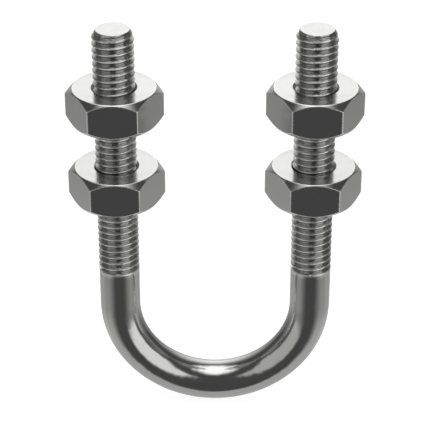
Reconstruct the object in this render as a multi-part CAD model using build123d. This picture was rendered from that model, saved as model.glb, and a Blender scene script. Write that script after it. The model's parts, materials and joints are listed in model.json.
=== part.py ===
from build123d import *
import math
import os

# U-bolt: a round rod bent into a U, threaded on both legs, with two hexagon nuts on each leg.
# Millimetres. +Z runs up the legs, +X from the left leg to the right one, and the front is -Y.
# The origin is the lowest point of the bend, midway between the legs.

# ---- driving dimensions ----
leg_spacing = 28.0             # between the legs' axes, and the diameter of the bend's centre line
shank_diameter = 5.82          # plain rod: the blank of a rolled M6 thread
plain_length = 6.15            # straight plain rod above the bend, on each leg
thread_length = 37.7           # threaded part of each leg
thread_diameter = 5.89         # M6 thread over its crests
thread_pitch = 1.0
thread_depth = 0.56
crest_width = 0.125            # flat on the top of the thread
root_width = 0.18              # flat at the bottom of the groove
crest_below_tip = 0.79         # height at which the thread's crest passes the front, under the leg's end
tip_face_radius = 2.355        # flat end face of the leg
tip_chamfer_height = 0.95

across_flats = 12.0
nut_height = 5.2
upper_nut_below_tip = 8.75     # leg's end down to the upper nut's top face
nut_gap = 7.1                  # upper nut's bottom face down to the lower nut's top face
chamfer_circle_diameter = 11.73
chamfer_angle = 42.0           # of the cone that turns the corners off, from the nut's face
countersink_diameter = 6.5
countersink_angle = 30.0       # of the countersink's wall, from the nut's face

thread_clearance = 0.08        # radial, nut thread to leg thread
flank_clearance = 0.07         # along the axis, on each flank
clamping_face_thickness = 0.12 # layer of the nut that travels without turning
layer_gap = 0.03               # between that layer and the rest of the nut

# ---- worked out from them ----
shank_radius = shank_diameter / 2
crest_radius = thread_diameter / 2
root_radius = crest_radius - thread_depth
bend_radius = leg_spacing / 2
bend_centre_z = bend_radius + shank_radius
thread_start_z = bend_centre_z + plain_length
leg_end_z = thread_start_z + thread_length
upper_nut_z = leg_end_z - upper_nut_below_tip - nut_height
lower_nut_z = upper_nut_z - nut_gap - nut_height
corner_radius = across_flats / 2 / math.cos(math.radians(30))
flank_slope = (thread_pitch - crest_width - root_width) / 2 / thread_depth
nut_bore_radius = root_radius + thread_clearance + 0.02
legs = {"left": -bend_radius, "right": bend_radius}
nut_bottoms = {"upper": upper_nut_z, "lower": lower_nut_z}


def turned(points):
    """Solid of revolution about Z from (radius, height) points."""
    return revolve(make_face(Plane.XZ * Polyline(*points, close=True)), Axis.Z)


def helical_band(inner, outer, side_z, turns):
    """Right-handed helical bar of trapezoid section round the Z axis, starting at +X, at side_z.

    inner and outer are (radius, width) of its two faces. One turn is swept, and the faces of that
    turn are repeated up the axis and sewn into one solid.
    """
    inner_radius, inner_width = inner
    outer_radius, outer_width = outer
    section = [
        (inner_radius, -inner_width / 2), (outer_radius, -outer_width / 2),
        (outer_radius, outer_width / 2), (inner_radius, inner_width / 2),
    ]
    path = Helix(pitch=thread_pitch, height=thread_pitch, radius=inner_radius)
    turn = sweep(make_face(Plane.XZ * Polyline(*section, close=True)), path=path, is_frenet=True)
    first_cap, last_cap = turn.faces().filter_by(GeomType.PLANE).sort_by(Axis.Z)
    sides = turn.faces().filter_by(GeomType.BSPLINE)
    faces = [Pos(0, 0, i * thread_pitch) * side for i in range(turns) for side in sides]
    faces += [first_cap, Pos(0, 0, (turns - 1) * thread_pitch) * last_cap]
    return Pos(0, 0, side_z) * Solid(Shell(faces))


def crest_z_at_side(turns_below_tip):
    """Height at which the leg's crest passes +X, a whole number of turns under its first."""
    quarter_turn = thread_pitch / 4
    return leg_end_z - crest_below_tip + quarter_turn - turns_below_tip * thread_pitch


def thread_groove():
    """What the die takes out of one leg: a V groove from the run-out to past the leg's end."""
    beyond = 0.1
    outer_width = root_width + 2 * (thread_depth + beyond) * flank_slope
    full_turns = math.floor(thread_length / thread_pitch)
    return helical_band(
        (root_radius, root_width), (crest_radius + beyond, outer_width),
        crest_z_at_side(full_turns) + thread_pitch / 2, full_turns + 1,
    )


def threaded_leg():
    """Straight leg on the Z axis: plain shank, thread, and chamfered end."""
    blank = turned([
        (0, leg_end_z), (tip_face_radius, leg_end_z), (crest_radius, leg_end_z - tip_chamfer_height),
        (crest_radius, thread_start_z), (shank_radius, thread_start_z),
        (shank_radius, bend_centre_z), (0, bend_centre_z),
    ])
    return blank - thread_groove()


def u_bolt():
    """The whole rod: a half-torus bend between two threaded legs, its faces listed from the top."""
    section = Pos(bend_radius, 0, bend_centre_z) * Circle(shank_radius)
    bend = revolve(section, Axis((0, 0, bend_centre_z), (0, 1, 0)), 180)
    left_leg, right_leg = [Pos(x, 0, 0) * threaded_leg() for x in legs.values()]
    rod = left_leg + [right_leg, bend]
    return Solid(Shell(rod.faces().sort_by(Axis.Z, reverse=True)))


def nut_blank():
    """Hexagon with flats to the front and back, corners turned off at both ends, countersunk bore."""
    outer = corner_radius + 0.1
    drop = (outer - chamfer_circle_diameter / 2) * math.tan(math.radians(chamfer_angle))
    face_radius = chamfer_circle_diameter / 2
    cones = turned([
        (0, 0), (face_radius, 0), (outer, drop), (outer, nut_height - drop),
        (face_radius, nut_height), (0, nut_height),
    ])
    hexagon = extrude(RegularPolygon(corner_radius, 6), nut_height)
    mouth = countersink_diameter / 2
    sink = (mouth - nut_bore_radius) * math.tan(math.radians(countersink_angle))
    bore = turned([
        (0, 0), (mouth, 0), (nut_bore_radius, sink), (nut_bore_radius, nut_height - sink),
        (mouth, nut_height), (0, nut_height),
    ])
    return (hexagon & cones) - bore


def nut_thread_space(bottom_z):
    """The groove that the tap cuts, in mesh with the leg's crest, from below the nut to above it."""
    beyond = 0.3
    outer_radius = crest_radius + thread_clearance
    outer_width = crest_width + 2 * flank_clearance - 2 * thread_clearance * flank_slope
    inner_radius = nut_bore_radius - beyond
    inner_width = outer_width + 2 * (outer_radius - inner_radius) * flank_slope
    crests_down = math.ceil((crest_z_at_side(0) - bottom_z + inner_width) / thread_pitch)
    return helical_band(
        (inner_radius, inner_width), (outer_radius, outer_width),
        crest_z_at_side(crests_down), math.ceil(nut_height / thread_pitch) + 2,
    )


def nut(bottom_z, clamps_at_top):
    """A nut at its height on the Z axis, as its clamping layer and the rest."""
    blank = Pos(0, 0, bottom_z) * nut_blank()
    size = 2 * corner_radius
    layer_z = bottom_z + (nut_height - clamping_face_thickness if clamps_at_top else 0)
    rest_z = bottom_z + (0 if clamps_at_top else clamping_face_thickness + layer_gap)
    rest_height = nut_height - clamping_face_thickness - layer_gap
    low = (Align.CENTER, Align.CENTER, Align.MIN)
    layer = blank & Pos(0, 0, layer_z) * Box(size, size, clamping_face_thickness, align=low)
    rest = blank & Pos(0, 0, rest_z) * Box(size, size, rest_height, align=low)
    return layer, rest - nut_thread_space(bottom_z)


os.makedirs("parts", exist_ok=True)
export_step(u_bolt(), "parts/u_bolt.step")
for level, bottom_z in nut_bottoms.items():
    layer, rest = nut(bottom_z, clamps_at_top=level == "lower")
    for side, x in legs.items():
        export_step(Pos(x, 0, 0) * layer, f"parts/{level}_{side}_nut_clamping_face.step")
        export_step(Pos(x, 0, 0) * rest, f"parts/{level}_{side}_nut.step")
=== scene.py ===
import json
import math

import bmesh
import bpy
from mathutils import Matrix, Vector


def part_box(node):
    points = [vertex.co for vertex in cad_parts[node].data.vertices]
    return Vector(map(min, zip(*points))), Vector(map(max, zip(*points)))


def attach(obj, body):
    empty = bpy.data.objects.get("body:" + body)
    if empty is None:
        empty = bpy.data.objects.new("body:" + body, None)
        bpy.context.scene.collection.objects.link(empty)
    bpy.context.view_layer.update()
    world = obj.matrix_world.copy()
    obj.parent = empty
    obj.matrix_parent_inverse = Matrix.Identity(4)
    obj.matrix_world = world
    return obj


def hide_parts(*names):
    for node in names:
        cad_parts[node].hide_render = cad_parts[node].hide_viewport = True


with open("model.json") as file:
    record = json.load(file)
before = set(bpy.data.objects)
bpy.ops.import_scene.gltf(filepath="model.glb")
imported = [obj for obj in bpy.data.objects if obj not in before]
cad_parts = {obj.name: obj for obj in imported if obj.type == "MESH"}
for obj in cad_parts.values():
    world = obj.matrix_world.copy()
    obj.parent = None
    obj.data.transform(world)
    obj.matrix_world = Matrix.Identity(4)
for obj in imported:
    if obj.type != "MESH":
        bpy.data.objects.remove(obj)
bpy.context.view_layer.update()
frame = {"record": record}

# U-bolt with four hexagon nuts. Lengths are millimetres until a mesh is made, which is in metres.
# Angles round a leg or a nut are degrees from the front (-Y), counterclockwise seen from above.
MM = 0.001

# ---- sizes read from the frame ----
mounts = {m["name"]: m for m in frame["record"]["mounts"]}
couplings = frame["record"]["behaviour"]["couplings"]
leg_spacing = mounts["leg_ends"]["dims"]["spacing_x_mm"]
crest_radius = mounts["leg_ends"]["dims"]["stud_r_mm"]
pitch = 2 * math.pi / couplings[0]["ratio"] / MM
bend_radius = leg_spacing / 2
shank_radius = bend_radius - mounts["pipe_saddle"]["dims"]["r_mm"]
bend_centre_z = mounts["pipe_saddle"]["pos_m"][2] / MM
leg_end_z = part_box("u_bolt")[1].z / MM
legs = {"left": -bend_radius, "right": bend_radius}

# ---- rod ----
plain_length = 6.15            # straight plain rod between the bend and the thread
thread_start_z = bend_centre_z + plain_length
crest_below_tip = 0.79         # where the first crest passes the front, under the leg's end
thread_depth = 0.56
crest_width = 0.125
root_width = 0.18
crest_rounding = 0.1
root_rounding = 0.09
root_radius = crest_radius - thread_depth
polish_and_highlight_share = 0.88          # share of the thread's depth above which a crest is polished and painted bright as a highlight
shaded_recess_share = 0.05             # and below which the groove is painted dark as shade
tip_face_radius = 2.355
tip_chamfer_height = 0.95
tip_edge_rounding = 0.07
tip_rings = (2.2, 1.6, 0.8, 0.3)   # radii of the rings that make up the leg's end face
thread_fades_from = 0.1        # under the leg's end: above this the chamfer has no thread
thread_fades_over = 1.1        # height over which it grows to full depth, in chamfer heights
run_out_bead = 0.08            # radius of the rounded bead where the thread ends
run_out_height = 0.2           # from the end of the thread down to the plain shank
rod_columns = 72
plain_steps = 8
bend_steps = 110
rod_sharp_angle = 40

# ---- nut ----
chamfer_circle_radius = 5.865
chamfer_slope = math.tan(math.radians(42))
mouth_radius = 3.25
countersink_slope = math.tan(math.radians(30))
bore_radius = root_radius + 0.1
nut_thread_radius = crest_radius + 0.08
nut_root_width = 0.173
nut_crest_width = 0.28
nut_thread_rounding = 0.05
corner_rounding = 0.22
corner_support = 0.4           # degrees between a flat's end and the column that keeps it flat
edge_rounding = 0.15
edge_steps = 3
edge_support = 0.05            # beyond each end of an edge's arc
flat_columns = 20
corner_columns = 4
nut_sharp_angle = 30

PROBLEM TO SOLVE
Pick out lines containing the word "record", each one as written.

EXERCISE ANSWER
    record = json.load(file)
frame = {"record": record}
mounts = {m["name"]: m for m in frame["record"]["mounts"]}
couplings = frame["record"]["behaviour"]["couplings"]